I played around with it a bit since then and it looks like it was
using the __all__ variable to determine what it public and private.
To be honest, I'd like to remove the use of __all__ completely
unless people object. Unless I'm mistaken it controls what happens
when people do from Bio import * (or from Bio.Whatever import *).
Doing the import * is pretty discouraged now, and for maintenence it
is fairly annoying to have variables you have to make sure are
updated.

Would anyone object to stop using __all__? Any reasons to keep it? I
may be missing the point of it completely.

> kMeans is superceded by Bio.Cluster, and can be deprecated.  Thomas 
> wrote xkMeans, which is a visualizer for kMeans, and could be rewritten 
> to use Bio.Cluster instead.

Okay. I guess this would involve a couple of steps:

1. Starting to raise a Deprecation Warning for the kMeans module.
2. Trying to write some kind of short document on how to switch from
using kMeans to using Bio.Cluster.kcluster. BioPerl has a document
called DEPRECATED with this kind of info -- that seems like a
reasonable step to follow.
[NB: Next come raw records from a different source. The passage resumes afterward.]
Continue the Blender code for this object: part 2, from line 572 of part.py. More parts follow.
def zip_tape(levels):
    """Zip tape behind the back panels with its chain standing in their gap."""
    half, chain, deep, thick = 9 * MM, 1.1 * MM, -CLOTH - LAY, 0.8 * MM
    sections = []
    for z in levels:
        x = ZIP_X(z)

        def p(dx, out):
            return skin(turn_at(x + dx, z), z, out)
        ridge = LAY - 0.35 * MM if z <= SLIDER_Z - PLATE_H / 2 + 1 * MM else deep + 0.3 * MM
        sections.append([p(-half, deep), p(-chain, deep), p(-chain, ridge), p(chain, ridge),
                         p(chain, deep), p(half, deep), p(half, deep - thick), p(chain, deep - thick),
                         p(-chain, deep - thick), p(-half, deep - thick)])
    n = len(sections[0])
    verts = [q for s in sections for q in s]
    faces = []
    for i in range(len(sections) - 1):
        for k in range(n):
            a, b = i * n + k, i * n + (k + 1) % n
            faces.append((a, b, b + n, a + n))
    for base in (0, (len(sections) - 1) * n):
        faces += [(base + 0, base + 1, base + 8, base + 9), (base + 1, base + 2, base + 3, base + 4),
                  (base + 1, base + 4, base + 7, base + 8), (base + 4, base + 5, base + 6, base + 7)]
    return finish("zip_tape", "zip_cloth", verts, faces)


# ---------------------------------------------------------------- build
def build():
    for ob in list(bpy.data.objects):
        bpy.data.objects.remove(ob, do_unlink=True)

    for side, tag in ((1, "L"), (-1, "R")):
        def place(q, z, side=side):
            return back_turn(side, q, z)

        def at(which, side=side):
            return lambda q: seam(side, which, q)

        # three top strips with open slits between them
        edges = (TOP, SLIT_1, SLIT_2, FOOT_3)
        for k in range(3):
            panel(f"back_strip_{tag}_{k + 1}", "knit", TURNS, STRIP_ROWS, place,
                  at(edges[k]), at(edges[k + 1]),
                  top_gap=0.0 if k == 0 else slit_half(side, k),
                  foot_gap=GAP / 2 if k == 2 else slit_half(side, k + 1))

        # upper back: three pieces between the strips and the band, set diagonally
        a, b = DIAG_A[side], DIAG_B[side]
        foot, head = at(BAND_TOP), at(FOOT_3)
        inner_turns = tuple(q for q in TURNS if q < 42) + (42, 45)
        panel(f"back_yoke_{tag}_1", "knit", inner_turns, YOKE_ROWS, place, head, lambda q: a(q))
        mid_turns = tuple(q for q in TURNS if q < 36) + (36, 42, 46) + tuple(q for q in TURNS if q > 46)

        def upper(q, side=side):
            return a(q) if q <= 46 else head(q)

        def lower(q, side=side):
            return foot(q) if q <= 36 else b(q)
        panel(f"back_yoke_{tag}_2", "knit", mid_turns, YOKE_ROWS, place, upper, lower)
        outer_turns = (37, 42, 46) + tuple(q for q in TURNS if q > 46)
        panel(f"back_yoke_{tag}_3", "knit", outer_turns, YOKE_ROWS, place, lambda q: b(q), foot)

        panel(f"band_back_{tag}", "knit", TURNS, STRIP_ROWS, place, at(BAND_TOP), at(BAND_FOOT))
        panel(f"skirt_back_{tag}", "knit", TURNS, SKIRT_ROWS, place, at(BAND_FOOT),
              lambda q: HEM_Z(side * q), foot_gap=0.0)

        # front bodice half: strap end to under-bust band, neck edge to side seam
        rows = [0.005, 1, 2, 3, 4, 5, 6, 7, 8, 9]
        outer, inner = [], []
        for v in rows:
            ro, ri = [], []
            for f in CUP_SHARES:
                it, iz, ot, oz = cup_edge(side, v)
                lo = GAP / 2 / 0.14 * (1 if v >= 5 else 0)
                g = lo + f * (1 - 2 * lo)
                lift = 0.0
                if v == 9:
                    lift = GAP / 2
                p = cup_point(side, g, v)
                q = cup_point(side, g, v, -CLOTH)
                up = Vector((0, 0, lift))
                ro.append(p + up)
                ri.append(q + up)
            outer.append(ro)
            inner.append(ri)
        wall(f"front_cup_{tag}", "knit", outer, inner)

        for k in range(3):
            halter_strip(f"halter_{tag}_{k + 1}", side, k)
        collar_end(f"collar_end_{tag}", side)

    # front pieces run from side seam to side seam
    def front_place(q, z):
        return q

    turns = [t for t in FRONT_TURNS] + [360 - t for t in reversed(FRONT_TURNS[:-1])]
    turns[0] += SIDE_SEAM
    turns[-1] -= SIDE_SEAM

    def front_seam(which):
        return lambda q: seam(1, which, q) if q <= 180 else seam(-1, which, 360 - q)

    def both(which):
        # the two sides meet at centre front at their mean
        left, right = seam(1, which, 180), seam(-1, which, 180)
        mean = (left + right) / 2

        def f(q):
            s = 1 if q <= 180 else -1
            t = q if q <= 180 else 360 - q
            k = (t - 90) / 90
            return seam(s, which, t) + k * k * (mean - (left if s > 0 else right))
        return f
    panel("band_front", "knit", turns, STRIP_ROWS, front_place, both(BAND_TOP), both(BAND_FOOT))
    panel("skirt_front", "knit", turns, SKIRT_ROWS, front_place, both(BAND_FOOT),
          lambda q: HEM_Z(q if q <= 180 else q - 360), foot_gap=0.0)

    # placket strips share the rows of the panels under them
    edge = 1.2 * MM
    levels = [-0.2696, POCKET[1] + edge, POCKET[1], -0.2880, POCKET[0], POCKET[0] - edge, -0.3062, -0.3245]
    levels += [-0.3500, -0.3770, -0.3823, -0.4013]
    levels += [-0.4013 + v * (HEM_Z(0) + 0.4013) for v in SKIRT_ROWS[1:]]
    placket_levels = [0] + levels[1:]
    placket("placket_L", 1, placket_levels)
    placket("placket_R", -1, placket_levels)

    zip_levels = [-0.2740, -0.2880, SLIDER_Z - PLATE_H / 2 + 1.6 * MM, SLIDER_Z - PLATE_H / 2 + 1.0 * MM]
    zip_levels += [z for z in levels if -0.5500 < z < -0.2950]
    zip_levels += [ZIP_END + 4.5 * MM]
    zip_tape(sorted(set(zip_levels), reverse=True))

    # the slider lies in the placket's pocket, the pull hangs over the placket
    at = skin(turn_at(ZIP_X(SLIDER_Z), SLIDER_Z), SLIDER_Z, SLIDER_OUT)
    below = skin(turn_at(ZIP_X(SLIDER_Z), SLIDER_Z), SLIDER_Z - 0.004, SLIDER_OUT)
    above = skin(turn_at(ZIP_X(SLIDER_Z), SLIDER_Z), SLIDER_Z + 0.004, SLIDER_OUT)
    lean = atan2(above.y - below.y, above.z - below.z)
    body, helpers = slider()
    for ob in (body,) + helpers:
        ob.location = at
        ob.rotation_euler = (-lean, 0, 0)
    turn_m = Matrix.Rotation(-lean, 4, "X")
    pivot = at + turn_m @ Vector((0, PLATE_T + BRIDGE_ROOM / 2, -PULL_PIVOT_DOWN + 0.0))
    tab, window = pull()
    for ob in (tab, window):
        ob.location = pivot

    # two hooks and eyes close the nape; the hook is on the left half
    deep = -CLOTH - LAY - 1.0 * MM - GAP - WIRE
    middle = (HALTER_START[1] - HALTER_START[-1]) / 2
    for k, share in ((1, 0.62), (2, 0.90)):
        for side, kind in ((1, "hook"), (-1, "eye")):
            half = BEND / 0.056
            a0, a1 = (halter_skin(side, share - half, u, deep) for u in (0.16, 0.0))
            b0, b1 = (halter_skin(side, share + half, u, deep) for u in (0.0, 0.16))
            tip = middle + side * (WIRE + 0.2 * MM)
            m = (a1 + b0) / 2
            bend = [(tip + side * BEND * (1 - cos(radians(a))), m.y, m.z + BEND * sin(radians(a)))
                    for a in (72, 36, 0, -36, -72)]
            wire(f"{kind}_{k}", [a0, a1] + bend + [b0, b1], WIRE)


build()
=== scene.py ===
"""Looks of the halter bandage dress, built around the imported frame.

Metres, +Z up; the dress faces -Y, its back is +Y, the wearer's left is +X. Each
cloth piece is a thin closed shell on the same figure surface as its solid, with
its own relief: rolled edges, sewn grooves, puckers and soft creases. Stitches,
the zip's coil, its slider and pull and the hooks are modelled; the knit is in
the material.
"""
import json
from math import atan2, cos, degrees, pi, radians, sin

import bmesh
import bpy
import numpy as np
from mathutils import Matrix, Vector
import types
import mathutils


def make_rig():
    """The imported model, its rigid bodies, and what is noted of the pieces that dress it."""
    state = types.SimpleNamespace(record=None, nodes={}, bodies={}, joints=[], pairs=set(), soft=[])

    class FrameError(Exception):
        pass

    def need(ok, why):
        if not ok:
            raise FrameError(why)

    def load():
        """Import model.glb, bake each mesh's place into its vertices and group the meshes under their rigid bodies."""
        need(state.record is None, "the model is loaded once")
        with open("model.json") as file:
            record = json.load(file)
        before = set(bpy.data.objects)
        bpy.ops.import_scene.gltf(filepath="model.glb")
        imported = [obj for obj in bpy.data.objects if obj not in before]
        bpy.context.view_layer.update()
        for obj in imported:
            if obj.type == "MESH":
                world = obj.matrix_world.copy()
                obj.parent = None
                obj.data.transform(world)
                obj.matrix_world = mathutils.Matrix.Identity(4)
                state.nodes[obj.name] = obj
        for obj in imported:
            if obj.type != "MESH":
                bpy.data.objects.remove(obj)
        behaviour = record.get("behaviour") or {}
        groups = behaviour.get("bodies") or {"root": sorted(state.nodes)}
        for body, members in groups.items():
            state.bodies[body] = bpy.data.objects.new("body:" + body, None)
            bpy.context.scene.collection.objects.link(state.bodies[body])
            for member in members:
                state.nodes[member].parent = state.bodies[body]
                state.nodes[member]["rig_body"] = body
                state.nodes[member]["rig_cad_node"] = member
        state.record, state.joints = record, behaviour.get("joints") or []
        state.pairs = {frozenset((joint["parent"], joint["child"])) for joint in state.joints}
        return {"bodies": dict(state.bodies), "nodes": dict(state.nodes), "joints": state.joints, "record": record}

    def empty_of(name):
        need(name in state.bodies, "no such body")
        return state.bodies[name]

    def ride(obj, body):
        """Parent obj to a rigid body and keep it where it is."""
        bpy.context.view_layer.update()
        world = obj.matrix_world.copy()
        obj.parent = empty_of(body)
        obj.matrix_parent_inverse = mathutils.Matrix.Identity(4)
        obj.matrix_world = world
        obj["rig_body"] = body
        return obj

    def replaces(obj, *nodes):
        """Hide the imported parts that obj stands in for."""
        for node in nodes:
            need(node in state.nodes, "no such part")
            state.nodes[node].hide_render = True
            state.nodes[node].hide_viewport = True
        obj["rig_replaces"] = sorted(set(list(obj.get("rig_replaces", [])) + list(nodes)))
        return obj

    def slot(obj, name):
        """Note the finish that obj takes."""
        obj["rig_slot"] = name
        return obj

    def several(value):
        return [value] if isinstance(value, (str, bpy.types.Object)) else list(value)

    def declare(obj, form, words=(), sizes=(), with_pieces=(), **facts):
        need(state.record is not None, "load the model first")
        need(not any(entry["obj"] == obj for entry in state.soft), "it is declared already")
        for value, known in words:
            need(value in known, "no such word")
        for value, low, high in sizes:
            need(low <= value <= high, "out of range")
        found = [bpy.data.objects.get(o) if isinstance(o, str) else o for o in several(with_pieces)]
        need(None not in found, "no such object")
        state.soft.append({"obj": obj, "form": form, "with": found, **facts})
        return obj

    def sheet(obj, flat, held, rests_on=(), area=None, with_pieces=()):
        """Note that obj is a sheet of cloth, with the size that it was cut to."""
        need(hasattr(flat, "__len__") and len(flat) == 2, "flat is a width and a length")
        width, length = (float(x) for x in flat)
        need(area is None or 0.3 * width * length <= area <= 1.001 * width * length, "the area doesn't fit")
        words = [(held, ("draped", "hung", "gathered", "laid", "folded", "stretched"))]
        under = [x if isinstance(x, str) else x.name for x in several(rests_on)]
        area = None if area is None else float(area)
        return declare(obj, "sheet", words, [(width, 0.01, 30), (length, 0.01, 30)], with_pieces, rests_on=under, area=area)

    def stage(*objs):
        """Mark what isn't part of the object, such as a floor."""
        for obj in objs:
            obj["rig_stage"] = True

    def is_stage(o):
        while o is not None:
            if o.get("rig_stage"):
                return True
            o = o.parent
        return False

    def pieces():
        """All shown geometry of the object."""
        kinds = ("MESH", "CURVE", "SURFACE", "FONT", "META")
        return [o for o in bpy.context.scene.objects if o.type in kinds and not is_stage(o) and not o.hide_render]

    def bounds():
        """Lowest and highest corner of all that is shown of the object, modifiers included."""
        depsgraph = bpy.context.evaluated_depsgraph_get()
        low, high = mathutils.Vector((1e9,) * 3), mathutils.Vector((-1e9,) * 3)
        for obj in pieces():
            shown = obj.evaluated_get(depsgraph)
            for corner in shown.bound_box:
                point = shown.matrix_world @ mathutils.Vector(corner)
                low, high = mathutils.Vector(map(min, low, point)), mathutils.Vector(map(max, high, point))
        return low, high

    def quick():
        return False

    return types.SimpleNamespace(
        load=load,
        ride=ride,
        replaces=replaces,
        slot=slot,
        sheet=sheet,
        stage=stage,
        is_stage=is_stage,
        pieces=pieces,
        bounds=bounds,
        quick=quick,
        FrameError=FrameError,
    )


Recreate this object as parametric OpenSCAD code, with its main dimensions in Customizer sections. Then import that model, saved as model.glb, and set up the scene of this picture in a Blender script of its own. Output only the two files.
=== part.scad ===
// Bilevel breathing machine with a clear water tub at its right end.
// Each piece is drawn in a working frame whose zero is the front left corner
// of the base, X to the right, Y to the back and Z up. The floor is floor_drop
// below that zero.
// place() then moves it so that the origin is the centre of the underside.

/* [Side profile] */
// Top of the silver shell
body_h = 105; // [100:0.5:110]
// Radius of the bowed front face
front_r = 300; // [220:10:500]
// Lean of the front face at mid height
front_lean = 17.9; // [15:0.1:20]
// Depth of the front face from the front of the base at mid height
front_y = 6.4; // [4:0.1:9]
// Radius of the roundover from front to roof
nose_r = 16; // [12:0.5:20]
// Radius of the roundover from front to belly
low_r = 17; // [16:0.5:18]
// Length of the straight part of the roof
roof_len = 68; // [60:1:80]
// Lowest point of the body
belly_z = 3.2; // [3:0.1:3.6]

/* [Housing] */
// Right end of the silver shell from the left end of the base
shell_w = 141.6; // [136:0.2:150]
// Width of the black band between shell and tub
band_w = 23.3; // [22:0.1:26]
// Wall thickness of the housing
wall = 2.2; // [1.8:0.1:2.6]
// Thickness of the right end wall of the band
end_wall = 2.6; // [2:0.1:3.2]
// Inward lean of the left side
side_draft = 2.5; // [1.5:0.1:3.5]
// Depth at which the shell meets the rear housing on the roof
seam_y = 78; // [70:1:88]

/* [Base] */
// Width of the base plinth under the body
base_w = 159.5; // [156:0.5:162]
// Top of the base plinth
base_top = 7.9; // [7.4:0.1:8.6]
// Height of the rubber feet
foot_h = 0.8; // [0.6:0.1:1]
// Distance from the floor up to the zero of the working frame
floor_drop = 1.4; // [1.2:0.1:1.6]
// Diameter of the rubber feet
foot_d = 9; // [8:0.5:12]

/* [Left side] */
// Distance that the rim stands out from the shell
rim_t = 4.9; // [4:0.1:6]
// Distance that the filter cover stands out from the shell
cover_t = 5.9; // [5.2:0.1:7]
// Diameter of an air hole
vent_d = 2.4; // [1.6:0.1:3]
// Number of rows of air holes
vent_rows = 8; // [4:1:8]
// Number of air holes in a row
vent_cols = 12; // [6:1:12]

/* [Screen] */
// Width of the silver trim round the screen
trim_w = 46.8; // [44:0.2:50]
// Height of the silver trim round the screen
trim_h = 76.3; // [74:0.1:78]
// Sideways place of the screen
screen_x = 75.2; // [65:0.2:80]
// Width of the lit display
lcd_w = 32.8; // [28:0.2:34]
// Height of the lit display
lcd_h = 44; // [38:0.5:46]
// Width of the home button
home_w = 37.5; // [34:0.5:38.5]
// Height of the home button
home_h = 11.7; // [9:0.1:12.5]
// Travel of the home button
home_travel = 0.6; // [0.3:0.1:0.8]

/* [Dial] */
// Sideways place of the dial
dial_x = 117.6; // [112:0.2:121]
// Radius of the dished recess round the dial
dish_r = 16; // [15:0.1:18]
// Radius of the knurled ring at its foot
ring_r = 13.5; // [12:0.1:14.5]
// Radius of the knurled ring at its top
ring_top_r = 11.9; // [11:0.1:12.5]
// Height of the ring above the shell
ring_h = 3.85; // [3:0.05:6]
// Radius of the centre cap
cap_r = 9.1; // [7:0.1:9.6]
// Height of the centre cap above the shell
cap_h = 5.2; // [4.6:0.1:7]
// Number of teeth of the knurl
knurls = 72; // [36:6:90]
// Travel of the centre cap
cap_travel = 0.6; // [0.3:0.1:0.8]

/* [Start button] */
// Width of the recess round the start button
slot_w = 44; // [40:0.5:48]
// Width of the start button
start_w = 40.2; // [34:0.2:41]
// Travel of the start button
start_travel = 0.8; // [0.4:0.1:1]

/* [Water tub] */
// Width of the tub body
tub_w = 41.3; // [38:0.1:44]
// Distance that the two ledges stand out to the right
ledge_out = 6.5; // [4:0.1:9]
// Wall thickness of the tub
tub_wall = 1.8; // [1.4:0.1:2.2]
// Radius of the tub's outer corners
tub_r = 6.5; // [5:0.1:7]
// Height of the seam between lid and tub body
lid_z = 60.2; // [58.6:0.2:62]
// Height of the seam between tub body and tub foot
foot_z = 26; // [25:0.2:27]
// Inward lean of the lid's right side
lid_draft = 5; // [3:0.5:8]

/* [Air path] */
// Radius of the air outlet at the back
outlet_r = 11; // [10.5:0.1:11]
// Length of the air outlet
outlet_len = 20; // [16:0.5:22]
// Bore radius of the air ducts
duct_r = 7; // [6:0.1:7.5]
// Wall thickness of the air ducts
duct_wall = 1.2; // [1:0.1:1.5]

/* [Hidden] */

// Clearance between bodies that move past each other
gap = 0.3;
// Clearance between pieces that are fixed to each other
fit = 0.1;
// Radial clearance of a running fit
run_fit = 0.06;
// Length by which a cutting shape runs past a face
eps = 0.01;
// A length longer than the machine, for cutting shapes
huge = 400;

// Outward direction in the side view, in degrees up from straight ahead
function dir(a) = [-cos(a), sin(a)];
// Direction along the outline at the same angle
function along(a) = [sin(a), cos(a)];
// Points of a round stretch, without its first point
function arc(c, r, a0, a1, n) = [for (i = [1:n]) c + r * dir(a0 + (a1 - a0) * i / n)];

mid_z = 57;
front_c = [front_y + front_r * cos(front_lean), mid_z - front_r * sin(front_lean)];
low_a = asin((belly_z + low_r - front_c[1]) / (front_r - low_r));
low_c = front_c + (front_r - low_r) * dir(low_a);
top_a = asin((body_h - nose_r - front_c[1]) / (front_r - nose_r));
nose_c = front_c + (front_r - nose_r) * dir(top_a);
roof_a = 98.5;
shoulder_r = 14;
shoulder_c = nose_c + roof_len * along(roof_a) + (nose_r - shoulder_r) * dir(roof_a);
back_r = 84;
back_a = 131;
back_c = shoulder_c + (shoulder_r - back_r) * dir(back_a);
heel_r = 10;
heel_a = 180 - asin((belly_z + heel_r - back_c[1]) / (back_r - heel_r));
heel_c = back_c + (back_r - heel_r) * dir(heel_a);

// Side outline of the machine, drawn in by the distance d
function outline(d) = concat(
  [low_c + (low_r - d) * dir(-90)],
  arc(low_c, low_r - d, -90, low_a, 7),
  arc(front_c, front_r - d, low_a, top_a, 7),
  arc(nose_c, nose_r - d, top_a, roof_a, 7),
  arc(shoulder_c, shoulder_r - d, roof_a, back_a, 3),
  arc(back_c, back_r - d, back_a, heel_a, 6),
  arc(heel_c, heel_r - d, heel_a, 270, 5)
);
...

Jeff and Michiel, would it be possible to
write something up quick.
3. Thomas needs to decide if he wants to rewrite xkMeans or
deprecate it as well.

Also, Thomas did mention the potential usefulness of having both
pure Python and Python/C implementation, in case someone wanted to
use the code for learning purposes. I'm not sure how much this
weighs on people's minds versus maintaining a slimmer code base. It
does seem to me like duplicate versions are a bad for confusion
issues, and because we have limited developer time to maintain and
document things. Anyways, just a point to bring up.

> MarkovModel is redundant with HMM.  Probably only one of them is 
> necessary.

Okay, I wrote HMM a long time ago and really haven't used it much
since then. I think you wrote MarkovModel. Both have tests and
things. MarkovModel has the serious advantage of having a C module
underlying it, which I think makes it the best candidate for
keeping.

I'd be very happy if we could get a volunteer to look at these and
decide if one has more functionality then the other, and then move
forward on this. Anyone excited about volunteering? If I can't get
someone, I can try to look at this myself (but not real soon).

> SVM is superceded by libsvm.  It should be deprecated.
> 
> kNN, LogisticRegression, MaxEntropy, and NaiveBayes are still useful, 
> but need more documentation.  Also, another idea is that they could be 
> donated to the pyml project.  Currently, no code in Biopython depends 
> on them.  However, they might be useful for a microarray package, in 
> which case donating them would introduce another dependency.

Ah, I didn't know about PyML. It does seem like it would be useful
to try and coordinate with their project -- do you happen to know the
author (Stanford connections and all)? Other candidates for donation
are the recently discussed GA and Neural Network packages.

Lots of thoughts. I think for the next release (which I'd like to
try and do soon-like) I think we should work on the kMeans code as a
priority and go from there.

Brad